▸ YOUR GOAL
Every line from the first one to the line containing "import math" should be echoed exactly; leave out the rest.
----- DATASET EXTRACT
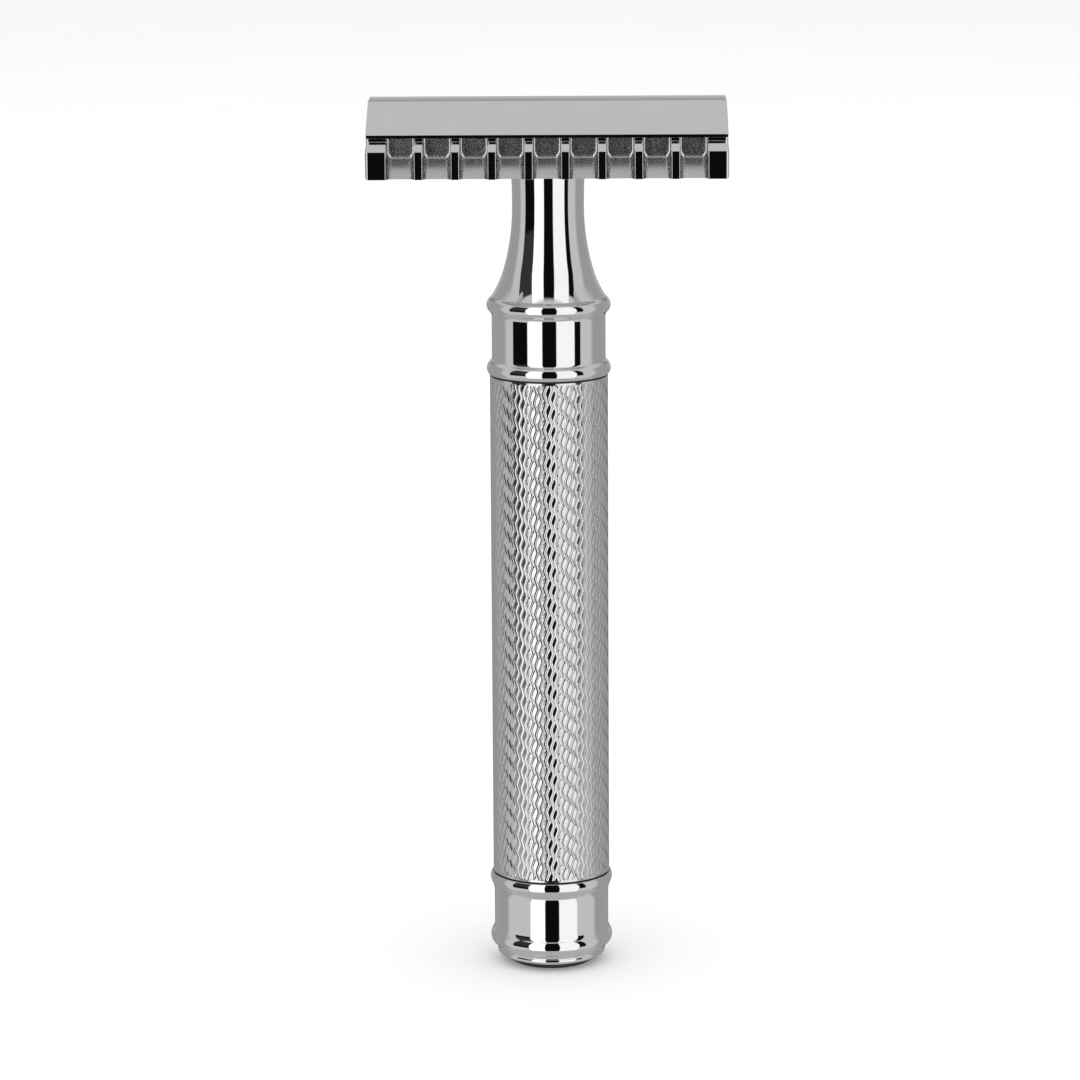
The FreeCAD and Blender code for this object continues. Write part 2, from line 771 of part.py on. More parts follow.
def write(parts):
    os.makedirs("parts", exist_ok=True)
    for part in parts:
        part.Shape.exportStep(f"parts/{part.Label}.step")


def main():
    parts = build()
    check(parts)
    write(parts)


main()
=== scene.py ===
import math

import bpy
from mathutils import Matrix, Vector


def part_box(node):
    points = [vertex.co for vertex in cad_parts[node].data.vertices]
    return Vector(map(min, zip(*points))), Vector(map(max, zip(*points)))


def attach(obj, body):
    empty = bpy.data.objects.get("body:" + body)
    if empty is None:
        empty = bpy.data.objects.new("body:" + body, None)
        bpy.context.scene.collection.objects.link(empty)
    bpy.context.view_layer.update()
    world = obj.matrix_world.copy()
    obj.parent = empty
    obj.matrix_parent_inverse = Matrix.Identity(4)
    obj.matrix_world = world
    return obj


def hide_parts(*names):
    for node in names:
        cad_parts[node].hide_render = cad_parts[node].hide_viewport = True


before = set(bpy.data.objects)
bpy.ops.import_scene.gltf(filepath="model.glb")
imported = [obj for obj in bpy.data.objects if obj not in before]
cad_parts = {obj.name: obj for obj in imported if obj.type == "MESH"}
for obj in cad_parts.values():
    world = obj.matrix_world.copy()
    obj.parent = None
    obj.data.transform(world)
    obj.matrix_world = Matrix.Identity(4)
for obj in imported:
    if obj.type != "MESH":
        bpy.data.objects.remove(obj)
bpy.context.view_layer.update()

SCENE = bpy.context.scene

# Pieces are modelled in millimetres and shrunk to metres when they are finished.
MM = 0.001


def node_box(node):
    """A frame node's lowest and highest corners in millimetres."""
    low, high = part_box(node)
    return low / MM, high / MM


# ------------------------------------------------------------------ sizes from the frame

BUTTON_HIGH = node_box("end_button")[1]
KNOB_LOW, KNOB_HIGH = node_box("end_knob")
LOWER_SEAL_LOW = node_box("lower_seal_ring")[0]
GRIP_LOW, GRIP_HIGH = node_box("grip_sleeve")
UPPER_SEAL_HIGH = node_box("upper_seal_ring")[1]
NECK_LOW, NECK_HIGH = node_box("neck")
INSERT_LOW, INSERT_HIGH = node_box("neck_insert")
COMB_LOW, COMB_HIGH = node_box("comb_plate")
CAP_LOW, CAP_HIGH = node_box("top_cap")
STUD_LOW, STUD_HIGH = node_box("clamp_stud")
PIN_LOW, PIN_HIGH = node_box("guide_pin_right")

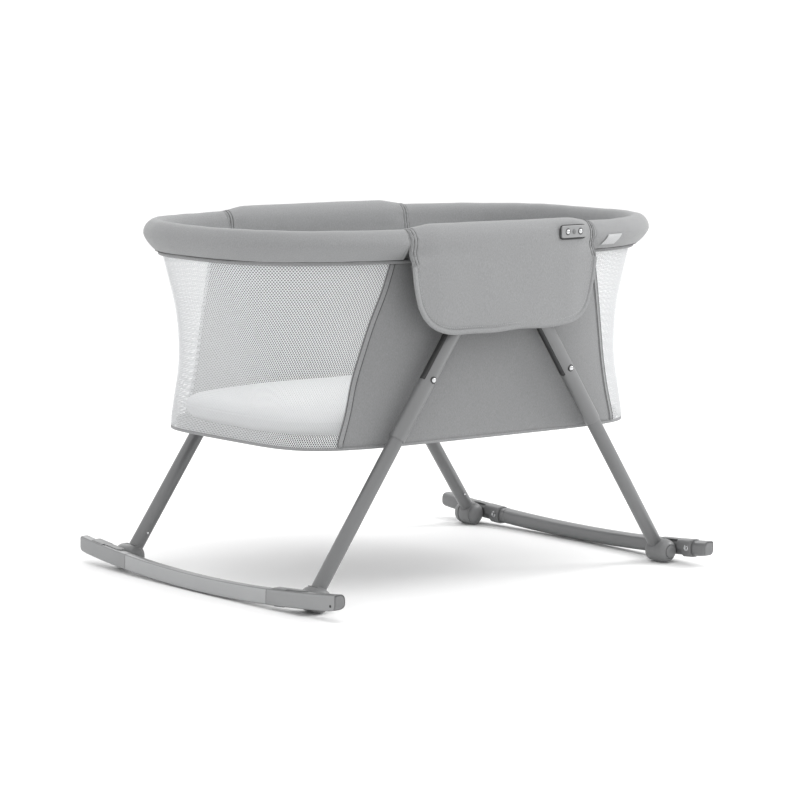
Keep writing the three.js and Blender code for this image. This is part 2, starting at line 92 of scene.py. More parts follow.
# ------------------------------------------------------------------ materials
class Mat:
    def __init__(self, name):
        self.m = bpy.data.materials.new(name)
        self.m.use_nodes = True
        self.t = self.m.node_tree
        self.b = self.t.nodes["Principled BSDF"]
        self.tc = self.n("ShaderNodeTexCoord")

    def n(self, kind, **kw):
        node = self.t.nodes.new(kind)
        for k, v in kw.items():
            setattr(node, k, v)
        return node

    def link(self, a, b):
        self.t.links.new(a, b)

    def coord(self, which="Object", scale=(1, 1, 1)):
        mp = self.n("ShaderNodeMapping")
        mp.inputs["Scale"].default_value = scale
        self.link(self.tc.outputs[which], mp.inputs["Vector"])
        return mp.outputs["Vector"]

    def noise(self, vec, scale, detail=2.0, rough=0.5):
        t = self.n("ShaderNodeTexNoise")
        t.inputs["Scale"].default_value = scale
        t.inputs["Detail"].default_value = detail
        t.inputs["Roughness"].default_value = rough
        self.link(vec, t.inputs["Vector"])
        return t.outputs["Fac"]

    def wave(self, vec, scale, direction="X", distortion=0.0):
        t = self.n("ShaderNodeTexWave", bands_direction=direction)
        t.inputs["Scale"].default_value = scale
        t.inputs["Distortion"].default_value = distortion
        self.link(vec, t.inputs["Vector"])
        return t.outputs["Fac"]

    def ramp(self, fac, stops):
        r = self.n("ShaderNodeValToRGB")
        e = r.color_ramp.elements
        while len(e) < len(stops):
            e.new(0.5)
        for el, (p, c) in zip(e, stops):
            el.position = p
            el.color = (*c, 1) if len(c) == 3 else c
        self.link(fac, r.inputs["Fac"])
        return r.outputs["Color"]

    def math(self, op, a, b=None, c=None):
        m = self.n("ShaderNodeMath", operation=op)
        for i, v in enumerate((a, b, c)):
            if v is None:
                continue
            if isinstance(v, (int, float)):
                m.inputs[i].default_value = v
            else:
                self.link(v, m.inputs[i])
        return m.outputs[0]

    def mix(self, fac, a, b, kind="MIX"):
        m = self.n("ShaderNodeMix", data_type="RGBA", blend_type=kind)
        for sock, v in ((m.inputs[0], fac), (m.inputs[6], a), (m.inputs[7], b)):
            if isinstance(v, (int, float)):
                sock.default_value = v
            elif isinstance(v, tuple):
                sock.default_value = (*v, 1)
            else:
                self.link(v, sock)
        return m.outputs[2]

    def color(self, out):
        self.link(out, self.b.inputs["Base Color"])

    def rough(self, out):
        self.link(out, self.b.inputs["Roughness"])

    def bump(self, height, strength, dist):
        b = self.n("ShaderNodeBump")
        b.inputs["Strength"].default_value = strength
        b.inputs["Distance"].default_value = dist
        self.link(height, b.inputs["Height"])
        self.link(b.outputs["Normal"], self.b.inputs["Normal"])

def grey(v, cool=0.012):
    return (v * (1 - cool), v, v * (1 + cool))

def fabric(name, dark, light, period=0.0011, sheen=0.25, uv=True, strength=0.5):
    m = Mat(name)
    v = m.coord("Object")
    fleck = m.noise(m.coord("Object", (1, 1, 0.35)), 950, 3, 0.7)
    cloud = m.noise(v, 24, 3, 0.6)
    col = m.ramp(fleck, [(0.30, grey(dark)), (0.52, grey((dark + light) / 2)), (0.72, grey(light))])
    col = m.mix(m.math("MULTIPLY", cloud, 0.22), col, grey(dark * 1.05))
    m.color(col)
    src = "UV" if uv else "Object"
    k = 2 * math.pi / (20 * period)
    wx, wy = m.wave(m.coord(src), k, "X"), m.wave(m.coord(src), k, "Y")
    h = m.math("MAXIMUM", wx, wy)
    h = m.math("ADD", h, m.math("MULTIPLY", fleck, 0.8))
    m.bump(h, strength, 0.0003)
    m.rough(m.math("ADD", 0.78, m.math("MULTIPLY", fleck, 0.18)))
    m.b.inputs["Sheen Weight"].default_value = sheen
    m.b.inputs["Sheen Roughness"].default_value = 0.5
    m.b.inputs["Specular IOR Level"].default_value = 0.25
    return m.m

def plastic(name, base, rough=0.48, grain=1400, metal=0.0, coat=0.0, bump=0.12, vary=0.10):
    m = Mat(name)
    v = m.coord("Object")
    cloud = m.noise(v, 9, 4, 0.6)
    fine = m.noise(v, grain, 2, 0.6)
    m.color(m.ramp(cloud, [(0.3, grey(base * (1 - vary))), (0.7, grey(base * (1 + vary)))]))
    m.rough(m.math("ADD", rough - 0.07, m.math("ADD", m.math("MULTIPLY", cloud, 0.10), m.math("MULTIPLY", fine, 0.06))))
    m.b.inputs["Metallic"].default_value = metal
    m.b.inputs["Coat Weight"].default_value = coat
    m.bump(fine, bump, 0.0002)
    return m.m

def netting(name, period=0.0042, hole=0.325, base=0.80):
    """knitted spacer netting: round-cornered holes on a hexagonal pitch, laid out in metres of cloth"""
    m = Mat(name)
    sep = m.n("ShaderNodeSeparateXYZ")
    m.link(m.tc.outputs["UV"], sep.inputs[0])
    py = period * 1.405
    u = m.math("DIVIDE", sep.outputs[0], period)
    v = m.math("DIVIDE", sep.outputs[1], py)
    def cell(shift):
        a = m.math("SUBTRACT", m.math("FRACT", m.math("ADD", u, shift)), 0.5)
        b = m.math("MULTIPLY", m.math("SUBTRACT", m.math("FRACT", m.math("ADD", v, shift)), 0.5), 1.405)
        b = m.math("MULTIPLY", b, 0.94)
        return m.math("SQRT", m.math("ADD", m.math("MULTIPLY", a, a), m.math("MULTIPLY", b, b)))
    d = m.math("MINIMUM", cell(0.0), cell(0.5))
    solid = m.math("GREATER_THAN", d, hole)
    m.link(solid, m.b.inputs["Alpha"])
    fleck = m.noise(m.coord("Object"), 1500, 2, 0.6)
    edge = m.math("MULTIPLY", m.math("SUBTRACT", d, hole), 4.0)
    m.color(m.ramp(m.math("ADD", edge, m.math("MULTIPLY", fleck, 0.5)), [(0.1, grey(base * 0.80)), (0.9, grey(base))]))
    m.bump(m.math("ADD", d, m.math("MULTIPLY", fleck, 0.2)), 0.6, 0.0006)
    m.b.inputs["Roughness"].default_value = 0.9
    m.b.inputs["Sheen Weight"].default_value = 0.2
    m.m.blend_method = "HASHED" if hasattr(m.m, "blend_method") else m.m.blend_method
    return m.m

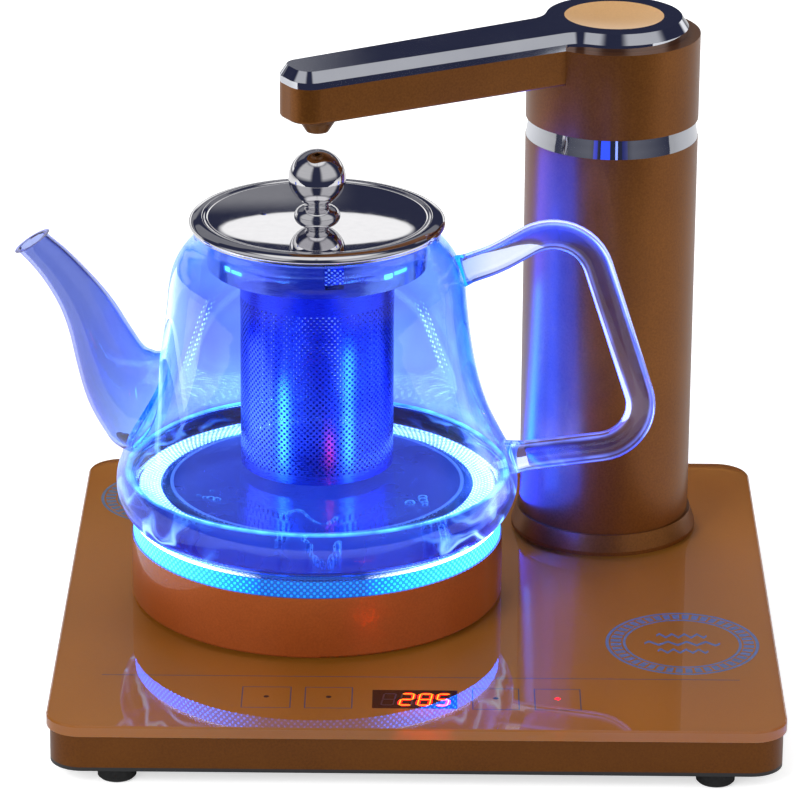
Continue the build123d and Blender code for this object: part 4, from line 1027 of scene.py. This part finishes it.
----------
▸ REPLY TO THE EXERCISE
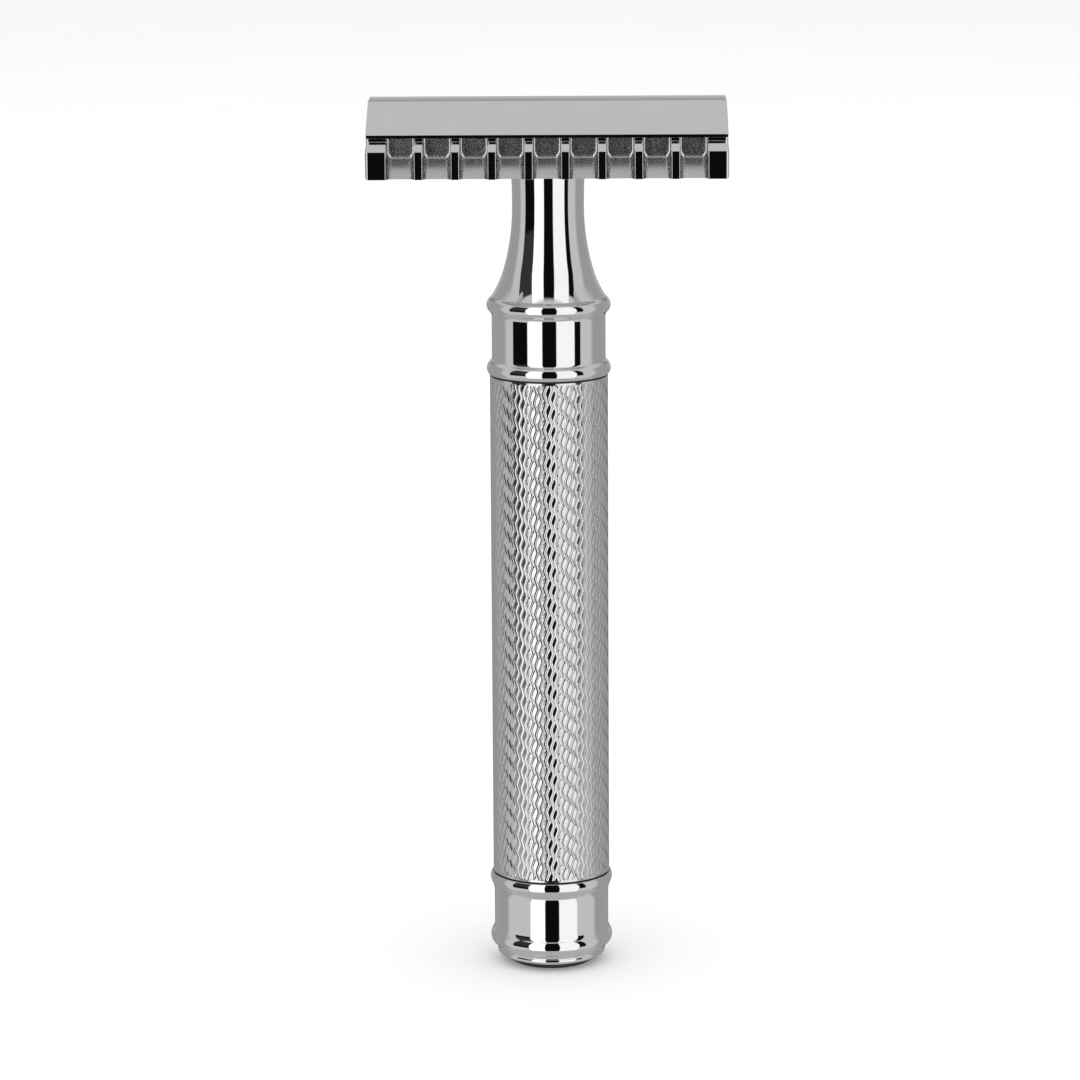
The FreeCAD and Blender code for this object continues. Write part 2, from line 771 of part.py on. More parts follow.
def write(parts):
    os.makedirs("parts", exist_ok=True)
    for part in parts:
        part.Shape.exportStep(f"parts/{part.Label}.step")


def main():
    parts = build()
    check(parts)
    write(parts)


main()
=== scene.py ===
import math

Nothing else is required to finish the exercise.